=== THE TASK ===
Return the full material exactly.

=== COLLECTED DATA ===
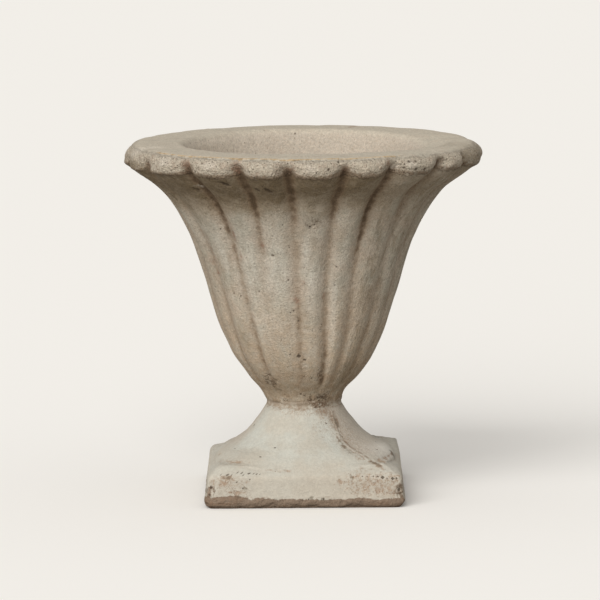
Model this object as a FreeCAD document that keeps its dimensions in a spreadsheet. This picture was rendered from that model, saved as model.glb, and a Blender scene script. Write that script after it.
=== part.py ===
# Lobed tulip urn of cast stone: a bowl mortared and pinned to a round foot on a square plinth.
# Millimetres. +Z is up, the front faces -Y, the origin is the middle of the plinth's underside.
import FreeCAD, Part
import Sketcher
import math
import os

doc = FreeCAD.newDocument("tulip_urn")

# Driving dimensions, one row of the sheet each.
DIMENSIONS = {
    # Square plinth
    "plinth_top_width": 191.0,
    "plinth_bottom_width": 199.0,
    "plinth_height": 32.3,
    "plinth_bevel": 5.0,
    "plinth_arris_round": 2.5,
    # Round foot that sweeps up to the neck
    "plinth_ledge": 5.0,
    "foot_edge_height": 5.5,
    "foot_roll_width": 8.5,
    "foot_roll_height": 11.5,
    "foot_roll_radius": 14.0,
    "foot_cove_radius": 87.0,
    "foot_height": 57.5,
    "neck_radius": 37.4,
    # Mortar bed and the pipe grouted through it
    "mortar_thickness": 5.0,
    "mortar_recess": 0.8,
    "pipe_outer_radius": 10.65,
    "pipe_wall": 2.65,
    "grout_thickness": 2.85,
    "socket_depth": 60.0,
    # Lobed bowl
    "bowl_height": 257.2,
    "rim_radius": 179.2,
    "bowl_floor_thickness": 40.0,
    "lower_wall": 26.5,
    "upper_wall": 36.5,
    "lip_width": 61.2,
    "mouth_round": 8.0,
    "floor_radius": 30.0,
    "floor_round": 30.0,
    "throat_round": 70.0,
    "cut_overrun": 10.0,
    # Steel ring in the rim
    "hoop_wire_radius": 3.0,
    "hoop_cover": 15.0,
}
LOBE_COUNT = 20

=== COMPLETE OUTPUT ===
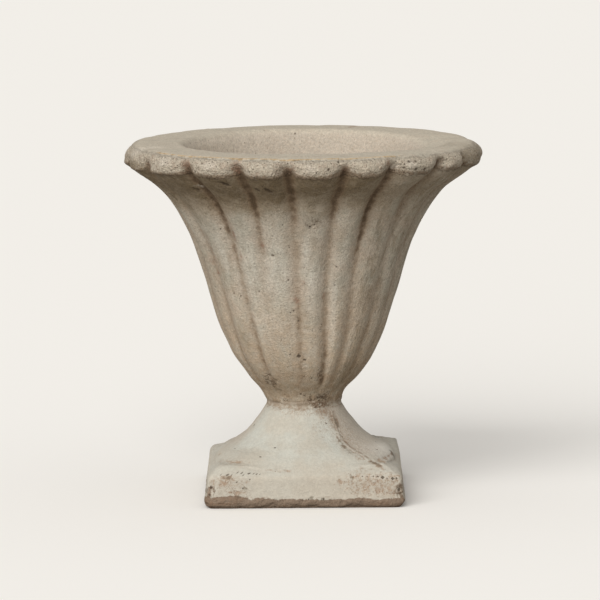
Model this object as a FreeCAD document that keeps its dimensions in a spreadsheet. This picture was rendered from that model, saved as model.glb, and a Blender scene script. Write that script after it.
=== part.py ===
# Lobed tulip urn of cast stone: a bowl mortared and pinned to a round foot on a square plinth.
# Millimetres. +Z is up, the front faces -Y, the origin is the middle of the plinth's underside.
import FreeCAD, Part
import Sketcher
import math
import os

doc = FreeCAD.newDocument("tulip_urn")

# Driving dimensions, one row of the sheet each.
DIMENSIONS = {
    # Square plinth
    "plinth_top_width": 191.0,
    "plinth_bottom_width": 199.0,
    "plinth_height": 32.3,
    "plinth_bevel": 5.0,
    "plinth_arris_round": 2.5,
    # Round foot that sweeps up to the neck
    "plinth_ledge": 5.0,
    "foot_edge_height": 5.5,
    "foot_roll_width": 8.5,
    "foot_roll_height": 11.5,
    "foot_roll_radius": 14.0,
    "foot_cove_radius": 87.0,
    "foot_height": 57.5,
    "neck_radius": 37.4,
    # Mortar bed and the pipe grouted through it
    "mortar_thickness": 5.0,
    "mortar_recess": 0.8,
    "pipe_outer_radius": 10.65,
    "pipe_wall": 2.65,
    "grout_thickness": 2.85,
    "socket_depth": 60.0,
    # Lobed bowl
    "bowl_height": 257.2,
    "rim_radius": 179.2,
    "bowl_floor_thickness": 40.0,
    "lower_wall": 26.5,
    "upper_wall": 36.5,
    "lip_width": 61.2,
    "mouth_round": 8.0,
    "floor_radius": 30.0,
    "floor_round": 30.0,
    "throat_round": 70.0,
    "cut_overrun": 10.0,
    # Steel ring in the rim
    "hoop_wire_radius": 3.0,
    "hoop_cover": 15.0,
}
LOBE_COUNT = 20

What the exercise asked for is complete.